Oil falls as U.S. drillers boost rigs, Libya expands output
NEW YORK and ABU DHABI (Bloomberg) -- Oil declined as rigs targeting crude in the U.S. rose for a 15th week and production in Libya rebounded.
Futures fell as much as 1 percent in New York. The number of oil rigs operating in U.S. fields rose to the highest level in two years, according to Baker Hughes Inc. Libya’s output rose to more than 700,000 bpd as the OPEC member’s biggest oil field and another deposit in its western region resumed pumping after a halt. Money managers reduced wagers that oil futures would rise on both sides of the Atlantic in the week to April 25, reports show.
Oil has fallen the past two weeks amid concern growing U.S. output will offset efforts by the Organization of Petroleum Exporting Countries and its allies to trim a global glut. American production increased to the most since August 2015, and Saudi Arabia’s Energy Minister Khalid Al-Falih has acknowledged that OPEC-led curbs failed in the first quarter.
"There’s a sense that we’re still waiting to see any evidence of the market rebalancing," Michael Lynch, president of Strategic Energy & Economic Research in Winchester, Massachusetts, said by telephone.
West Texas Intermediate for June delivery dropped 37 cents, or 0.8%, to $48.96/bbl at 9:01 a.m. on the New York Mercantile Exchange. Total volume traded was about 51% below the 100-day average.
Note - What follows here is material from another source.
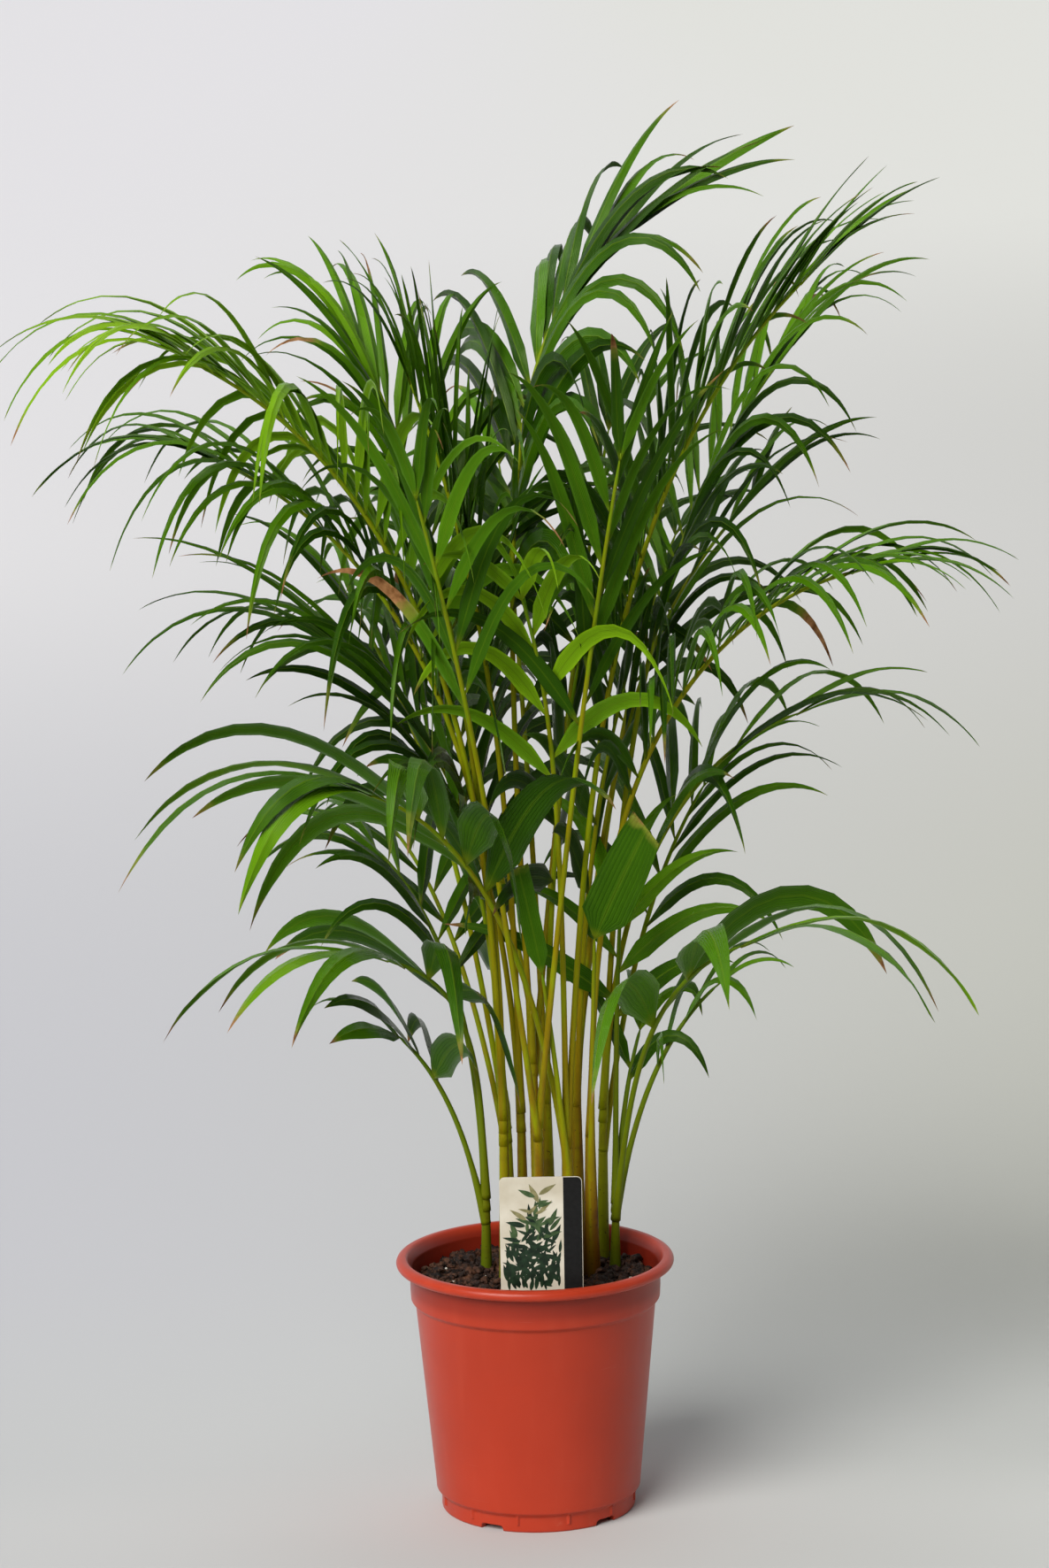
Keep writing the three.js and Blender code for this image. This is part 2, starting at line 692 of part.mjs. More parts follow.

Brent for July settlement fell 40 cents, or 0.8%, to $51.65/bbl on the London-based ICE Futures Europe exchange. Brent for June delivery expired Friday after climbing 0.4% to $51.73. The global benchmark crude traded at a $2.39 premium to July WTI. .
Trading was less active than usual because of the May 1 holiday celebrated in much of the world.
U.S. producers boosted the number of rigs drilling for oil by nine to 697 last week, a Baker Hughes report showed on April 27. Libya’s Sharara field is currently producing 216,400 bopd, while the El Feel, or Elephant, deposit is pumping 26,500 and is expected to boost output further, Jadalla Alaokali, a board member at the National Oil Corp., said Sunday.
“The return of Libyan supply makes the job of OPEC more challenging,” Giovanni Staunovo, a Zurich-based commodities analyst for UBS Group AG, said by email. “However, renewed supply disruption in Libya remains possible.”
Oil-market news. The market needs more time to start draining stockpiles that are on the verge of declining, Harold Hamm, chief executive officer of Oklahoma-based Continental Resources Inc., said at a conference in Dubai. South Korea’s crude imports fell 7.9% to 82.6 million bbl in April from a year earlier, according to the country’s Ministry of Trade, Industry and Energy.